Kartonyono ning Ngawi medot janjimu
Ambruk cagak ku nuruti angan-anganmu
Sak kabehane wes tak turuti
Tapi malah mblenjani
Budalo malah tak duduhi dalane
Metu kono belok kiri lurus wae
Rasa nyawang sepionmu sing marai ati
Tambah mbebani
Penggalan lirik lagu “Kartonyono Medot Janji” yang dinyanyikan Denny Caknan ini, kurang lebih artinya sebagai berikut:
Kartonyono di Ngawi memutus janjimu
Penyangga roboh aku menuruti angan-anganmu
Semuanya sudah aku turuti
Tapi malah ingkar janji
Pergilah, malah aku tunjukkan jalannya
Lewat sana belok kiri lurus saja
Tak usah melihat spionmu yang bikin hati
Tambah membebani
Lagu bergenre Jawa campursari dengan irama gendang yang mengasyikkan ini, mengangkat pamor Ngawi, Jawa Timur. Hingga tulisan ini dibuat, sudah 239 juta orang yang menonton video resmi Denny Caknan. Belum lagi, lagu ini di-cover oleh beberapa penyanyi lain, sehingga membuat Ngawi menjadi “melegenda”.
Baca juga: Cerita Perjalanan Hidup Denny Caknan dan Kisah Kartonyono Medot Janji
Siapakah Denny Caknan? Dia adalah mantan pegawai honorer Dinas Lingkungan Hidup Pemerintah Kabupaten Ngawi. Putra dari penjual jajanan tahu pentol atau sempolan itu berhasil mengembangkan bakatnya dalam membuat dan menyanyikan lagu-lagu Jawa bergenre campursari. Berkat inspirasinya melihat pembangunan tugu Kertonyono di sebuah perempatan jalan di Ngawi, lahirlah lagu “Kertonyono Medhot Janji”.

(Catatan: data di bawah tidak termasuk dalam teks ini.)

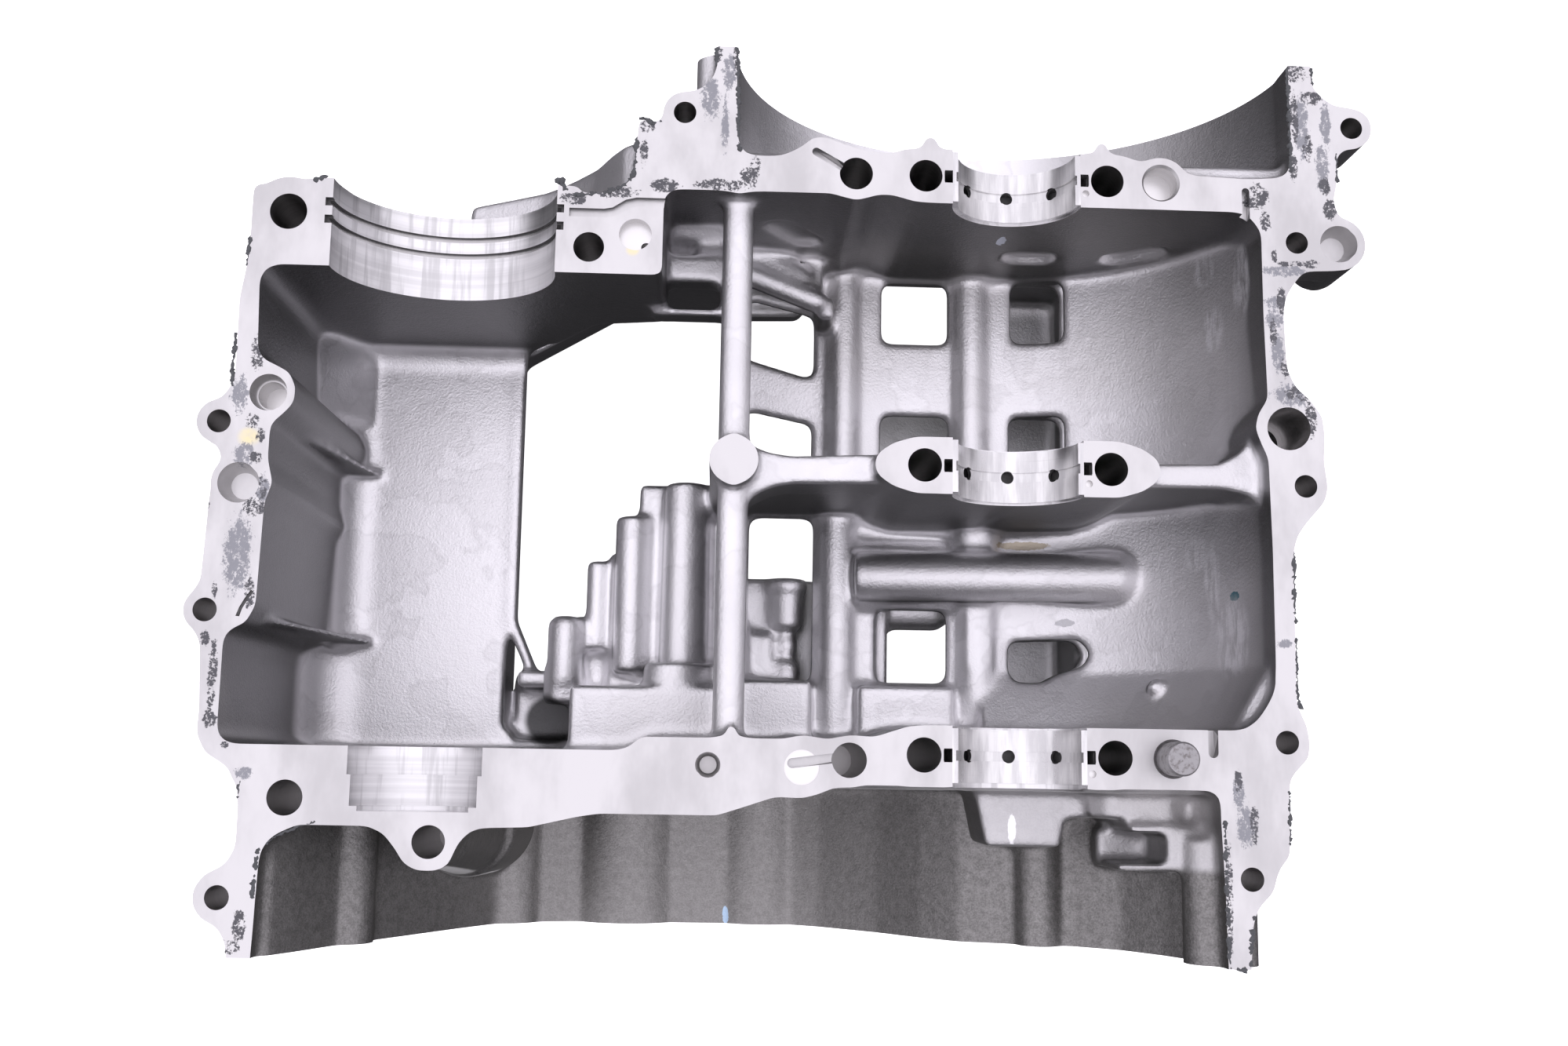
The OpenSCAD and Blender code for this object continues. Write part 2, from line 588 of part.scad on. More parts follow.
module tapered_pocket(x, y, d, floor_d, depth) {
    translate([x, y, -depth]) cylinder(d1 = floor_d, d2 = d, h = depth + eps);
}

module bolt_holes() {
    for (b = main_bolts) hole(b[0], b[1], main_bolt_d, trough_floor + 5);
    for (b = web_bolts) hole(b[0], b[1], main_bolt_d, 55);
    for (b = case_bolts) hole(b[0], b[1], b[2], b[4] + 3);
    for (b = flange_bolts) hole(b[0], b[1], flange_bolt_d, b[3] + 3);
}

module other_holes() {
    // Locating holes, some with a taper or a step
    tapered_pocket(-225.6, 17.3, 11, 9.4, 5);
    hole(-225.6, 17.3, 8.6, 14);
    tapered_pocket(-232.7, -10.2, 12.2, 8, 7);
    tapered_pocket(101.1, 73.2, 11.8, 7.8, 6);
    hole(45.3, yg, 10.6, 8);
    tapered_pocket(45.3, yg, 12, 10.4, 1);
    tapered_pocket(45.3, yg, 11.6, 10.4, 0.7);
    hole(pin_x, yc, pin_d, pin_seat);
    tapered_pocket(pin_x, yc, pin_d + 1.6, pin_d - 0.2, 0.9);
    hole(83.5, 14, 13.4, 25);
    hole(83.5, 14, 10.4, 72);
    hole(-117.8, 69.6, 10, 3.5);
    hole(-114.6, 66.6, 3, 12);
    tapered_pocket(-91.9, -90.6, 7.4, 6.4, 1.6);
    hole(-91.9, -90.6, 5.2, 20);
    // Small pits beside the bearing shells
    for (y = [yg - 4.2, -4.6, yc - 4.8]) hole(21.6, y, 2.2, 1.5);
    // Recess and oil slots near the web bolts
    hole(-64.4, yc - 4.2, 10.4, 0.6);
    translate([-66, yc - 4.2, -2.5]) rotate([0, 0, 8]) cube([17, 3, 4]);
    translate([-62.6, 98, -3]) rotate([0, 0, -30]) translate([0, -1.3, 0]) cube([11, 2.6, 4]);
    hole(-62.6, 98, 2.6, 3);
    hole(-66, yc - 2.7, 3, 2.5);
    // Drain slot beside the locating pin and its partner on the other web
    block(56.3, 59.3, yc + 1.6, yc + half + 1, -4, 1);
    hole(57.8, yc + 1.6, 3, 4);
    block(70.8, 73.2, yg - half - 1, yg - 0.8, -3, 1);
    // Oil channel in the face of the ball bearing block
    plate(-2.5, 1) soften(0.6) polygon([
        [-138.2, 74.8], [-126.6, 74.8], [-124, 75.6], [-119.8, 78], [-117, 78.6], [-108, 78.6],
        [-108, 81.4], [-117.6, 81.4], [-121, 80.8], [-125.4, 78.2], [-127.4, 77.6], [-138.2, 77.6]
    ]);
}

module cover_screws() {
    for (a = generator_boss_angles)
        translate([-(generator_r + 7) * cos(a), generator_end + 1, -(generator_r + 7) * sin(a)])
            rotate([90, 0, 0]) cylinder(d = cover_screw_d, h = cover_screw_depth + 1);
    for (b = clutch_bosses)
        translate([b[0], clutch_out - 1, b[1]]) rotate([-90, 0, 0])
            cylinder(d = cover_screw_d, h = cover_screw_depth + 1);
    for (b = sump_bosses)
        translate([b[0], b[1], -sump_depth - 1]) cylinder(d = cover_screw_d, h = cover_screw_depth + 1);
}

module bearing_seats() {
    for (y = [yg, 0, yc]) {
        y_rod(0, 0, seat_r, y - half - 4, y + half + 4);
        y_rod(0, 0, seat_r + seat_groove_depth, y - oil_hole_d / 2, y + oil_hole_d / 2);
        for (s = [-1, 1])
            block(s * (seat_r + 0.6) - 1, s * (seat_r + 0.6) + 1,
                  y - tang_len / 2, y + tang_len / 2, -2.5, 1);
    }
    // Ball bearing seat with two ring grooves
    y_rod(wx, 0, ball_seat_d / 2, ball_seat_y0 - 1, ball_seat_y1 + 20);
    for (y = [ball_seat_y1 - 8.7, ball_seat_y1 - 14.2]) {
        y_rod(wx, 0, ball_seat_d / 2 + ring_groove_depth, y, y + ring_groove_w);
        block(wx - ball_seat_d / 2 - 1.6, wx + ball_seat_d / 2 + 1.6,
              y - 0.3, y + ring_groove_w + 0.3, -2, 1);
    }
    // Needle bearing seat
    y_rod(wx - 0.8, 0, needle_seat_d / 2, -95, -86);
    y_rod(wx - 0.8, 0, needle_inner_d / 2, -104, -94);
    y_rod(wx - 0.8, 0, 16, -105.3, -103);
}

module windows() {
    for (w = floor_windows)
        rounded_slot(w[0], w[0] + w[2], w[1], w[1] + w[3], -trough_floor - wall - 2, -trough_floor + 9, 3);
    for (w = slanted_windows) plate(-trough_floor - wall - 2, -trough_floor + 16) soften(2.4) polygon(w);
    // Shallow pockets in the generator side web
    y_capsule([-72.5, -33], [-63, -47], 5.2, 80, 87);
    y_capsule([10.5, -52], [17, -52], 6.2, 78, 86);
    y_capsule([43.5, -50.5], [54, -42], 5.2, 78, 86);
}

module crankcase() {
    color([0.72, 0.71, 0.72]) difference() {
        union() {
            difference() {
                union() {
                    gearbox_outer();
                    crank_outer();
                    generator_outer();
                    clutch_outer();
                    sump_outer();
                    housings();
                    intersection() {
                        bosses();
                        plate(-far / 2, 0) offset(delta = 3) outline_2d();
                    }
                }
                inner_spaces();
                windows();
            }
            plate(-flange_t, 0) difference() {
                outline_2d();
                bay_2d();
            }
            sprocket_guard();
            centre_web();
            gallery();
            trough_details();
            gearbox_details();
            clutch_details();
        }
        bolt_holes();
        other_holes();
        cover_screws();
        bearing_seats();
    }
}

// One lower half shell, centred on its seat
module bearing_shell(y) {
    color([0.62, 0.62, 0.64]) difference() {
        y_rod(0, 0, seat_r, y - shell_len / 2, y + shell_len / 2);
        y_rod(0, 0, seat_r - shell_wall, y - shell_len, y + shell_len);
        y_rod(0, 0, seat_r - shell_wall + groove_depth, y - groove_w / 2, y + groove_w / 2);
        for (a = [-oil_hole_angle, 0, oil_hole_angle])
            translate([0, y, 0]) rotate([0, 180 + a, 0]) cylinder(d = oil_hole_d, h = seat_r + 2);
        block(-seat_r - 2, seat_r + 2, y - shell_len, y + shell_len, 0, seat_r + 2);
    }
}

module shell_generator_side() {
    bearing_shell(yg);
}

module shell_centre() {
    bearing_shell(0);
}

module shell_clutch_side() {
    bearing_shell(yc);
}

module locating_pin() {
    color([0.55, 0.55, 0.58]) translate([pin_x, yc, -pin_seat]) {
        cylinder(d = pin_d, h = pin_seat + pin_proud - 0.6);
        translate([0, 0, pin_seat + pin_proud - 0.6]) cylinder(d1 = pin_d, d2 = pin_d - 1, h = 0.6);
    }
}

crankcase();
shell_generator_side();
shell_centre();
shell_clutch_side();
locating_pin();
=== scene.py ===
# %% [markdown]
# # Lower crankcase half
# This lesson dresses the packed lower crankcase half of a small boxer engine. It lies with its
# split face up. The casting gets soft fillets and crisp machined faces. Then come the sealant
# left on the split face, the paint dabs, the materials, the light and the camera. Sizes are in
# millimetres until a mesh is made, in the frame of the solids: X away from the gearbox, Y along
# the crankshaft towards the generator, Z out of the split face.

import math

import bpy
import numpy as np
import openvdb as vdb
from mathutils import Matrix, Vector


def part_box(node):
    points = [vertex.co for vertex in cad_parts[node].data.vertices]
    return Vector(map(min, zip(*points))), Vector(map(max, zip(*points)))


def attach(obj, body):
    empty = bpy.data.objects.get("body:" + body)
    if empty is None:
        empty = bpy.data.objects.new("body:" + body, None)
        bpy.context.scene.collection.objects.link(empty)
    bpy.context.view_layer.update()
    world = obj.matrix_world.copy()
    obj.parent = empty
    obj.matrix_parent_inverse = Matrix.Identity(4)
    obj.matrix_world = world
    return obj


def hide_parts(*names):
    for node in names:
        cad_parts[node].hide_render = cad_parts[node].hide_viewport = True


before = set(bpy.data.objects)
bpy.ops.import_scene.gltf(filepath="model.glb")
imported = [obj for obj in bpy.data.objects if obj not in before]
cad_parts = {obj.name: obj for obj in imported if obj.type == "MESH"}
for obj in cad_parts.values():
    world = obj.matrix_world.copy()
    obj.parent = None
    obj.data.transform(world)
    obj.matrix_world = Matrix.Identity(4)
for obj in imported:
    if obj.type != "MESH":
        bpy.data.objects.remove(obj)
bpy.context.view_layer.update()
SLOTS = ["cast", "milled", "turned", "drilled", "dark_recess"]
CAST, MILLED, TURNED, DRILLED, DARK_RECESS = range(len(SLOTS))
print("nodes:", sorted(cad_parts))

# %% [markdown]
# The crankshaft lies in three plain bearings. The gearbox shaft beside it ran in a ball bearing
# and a needle bearing. Their places and radii set where the seats are bored, so they come first.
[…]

Kini Denny menjadi “bintang” blantika lagu-lagu campursari, semua videonya di kanal Youtube selalu berlimpah penonton. Tarif Denny kini menjadi salah satu penyanyi yang “termahal” dengan jadwal manggung yang padat. Kehidupan Denny di Ngawi kini berubah sontak seiring dengan kepopulerannya.
Kesuksesan Denny – yang disebut-sebut sebagai pelanjut kesuksesan mendiang maestro Didi Kempot – menjadi potret kecil dari transformasi Kabupaten Ngawi jelang ulang tahunnya yang ke 664 tahun pada 7 Juli mendatang.
Menurut penelusuran sejarah dari Piagam Sultan Hamengku Buwono tertanggal 2 Jumadilawal 1756, tercatat pada 10 November 1828 Masehi, Ngawi ditetapkan sebagai daerah Narawita atau pelungguh yang dipimpin oleh Bupati Wedono Monco Negoro Wetan.
Dari Prasasti Canggu bertarikh 1280 Saka disebutkan, ketika di era Kerajaan Majapahit di bawah Raja Hayam Wuruk, tercatat bahwa pada tanggal 7 Juli 1358 Masehi, Ngawi ditetapkan sebagai Naditirapradesa atau daerah penambangan dan daerah swatantra. Peristiwa bersejarah inilah yang dijadikan hari kelahiran Ngawi.
Julukan Ngawi sebagai “kota tani” atau the farming city seperti ingin mengukuhkan posisi Ngawi sebagai lumbung padinya Jawa Timur, sekaligus penyangga pangan nasional. Data Badan Pusat Statistik (BPS) Jawa Timur 2020 menyebut Jawa Timur adalah produsen terbesar nasional dengan produksi padi di 2020 mencapai 10,02 juta ton.
Kabupaten dengan produksi padi tertinggi di Jawa Timur adalah Lamongan (0,87 juta ton). Kemudian Kabupaten Ngawi (0,83 juta ton), dan Kabupaten Bojonegoro (0,74 juta ton). Apabila dilihat dari jumlah kenaikan produksi padi dibandingkan 2019, maka kenaikan tertinggi di Jawa Timur terjadi di Kabupaten Ponorogo, yakni sebesar 74,61 ribu ton. Setelah itu Kabupaten Ngawi 52,28 ribu ton, dan Kabupaten Bojonegoro 45,32 ribu ton (Republika.co.id, 19 Oktober 2020).
Upaya Ngawi untuk tetap mampu menjaga keberlangsungan produktivitas di sektor pertanian khususnya komoditas padi meski di tengah pandemi, tidak terlepas dari kebijakan pro-petani yang ditempuh duet Ony Anwar Harsono dan Dwi Riyanto Jatmiko.